Upper GI endoscopy
An upper GI endoscopy, also known as an Esophagogastroduodenoscopy or EGD, is a procedure in which an endoscope is used to examine the inner linings of the upper GI tract. It is a simple procedure that takes about 15 to 30 minutes.
Upper GI endoscopy is performed to identify a variety of health conditions including bleeding ulcers, nutritional deficiencies, anaemia, cancer and precancerous abnormalities. It is also used to trace out small pieces of tissue for a biopsy to diagnose serious health issues like cancer, gastritis and celiac disease.
How is it performed?
- The procedure begins by sedating the patient to keep them relaxed and comfortable.
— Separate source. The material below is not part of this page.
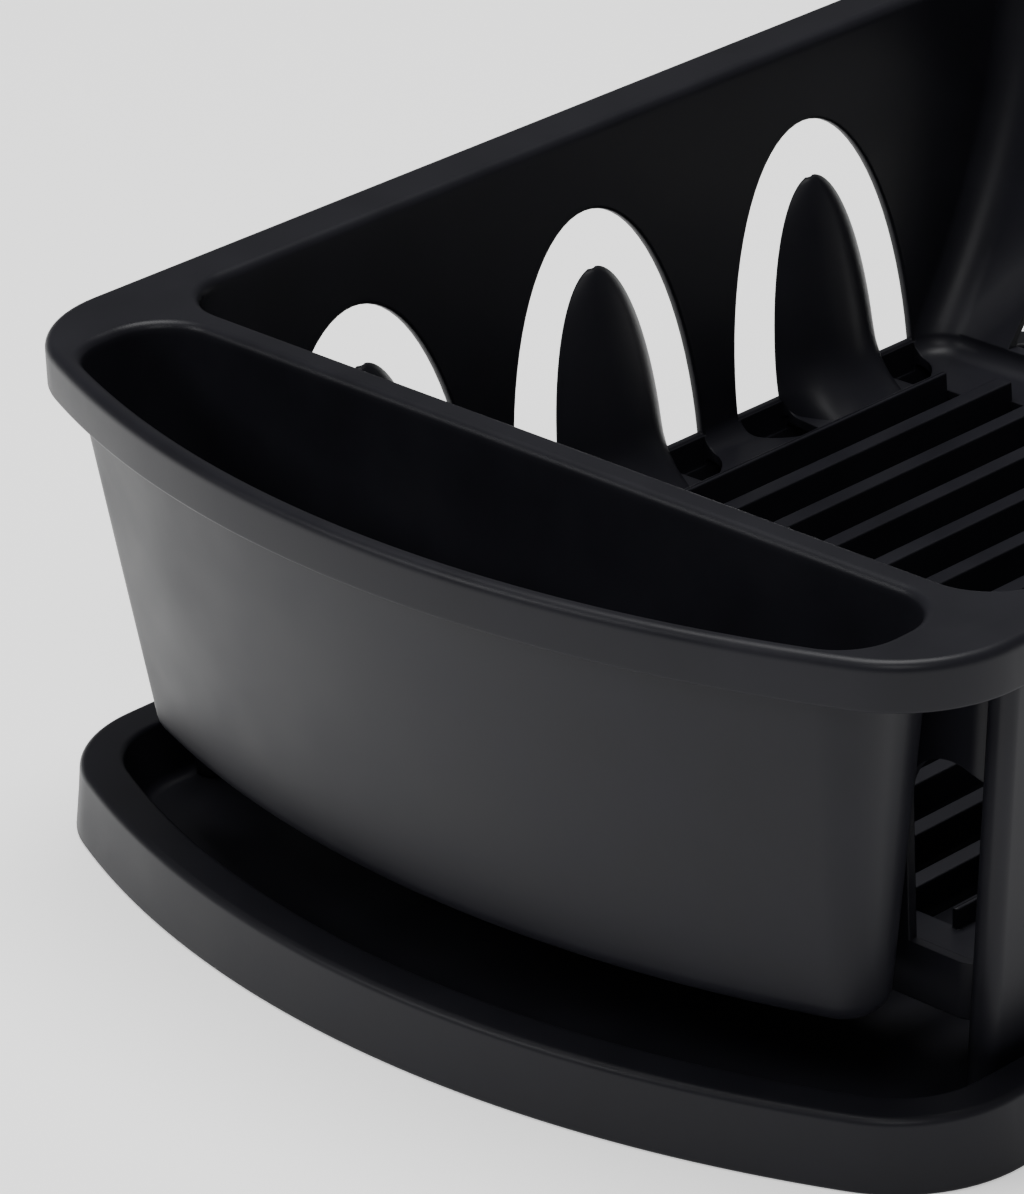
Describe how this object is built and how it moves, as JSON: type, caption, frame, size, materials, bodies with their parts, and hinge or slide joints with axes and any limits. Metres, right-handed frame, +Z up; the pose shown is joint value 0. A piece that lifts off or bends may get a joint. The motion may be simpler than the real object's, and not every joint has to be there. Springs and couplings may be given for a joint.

The sedative is usually provided through an intravenous (IV) needle that will be inserted in the arm.
- Sometimes, the sedative is replaced with a liquid anaesthetic that the patient is asked to gargle or an anaesthetic spray applied on the back of the throat. This will numb the throat and keep gag reflexes in control.
- Once the patient is sedated, they will be asked to tie down on one side on an examination table. Most patients fall asleep due to the effects of the sedation and do not feel any interference in breathing.
- The gastroenterologist then gently inserts the endoscope down the oesophagus until it reaches the stomach and the first part of the small intestine (duodenum). The video output of the camera installed at the tip of the endoscope will be projected in an external monitor. The endoscope also pumps air into the stomach and duodenum for a clearer image.
- The gastroenterologist uses the video output to closely examine the inner lining of the upper GI tract. He/she will then either perform a biopsy, address any internal bleeding or perform other specialised procedures.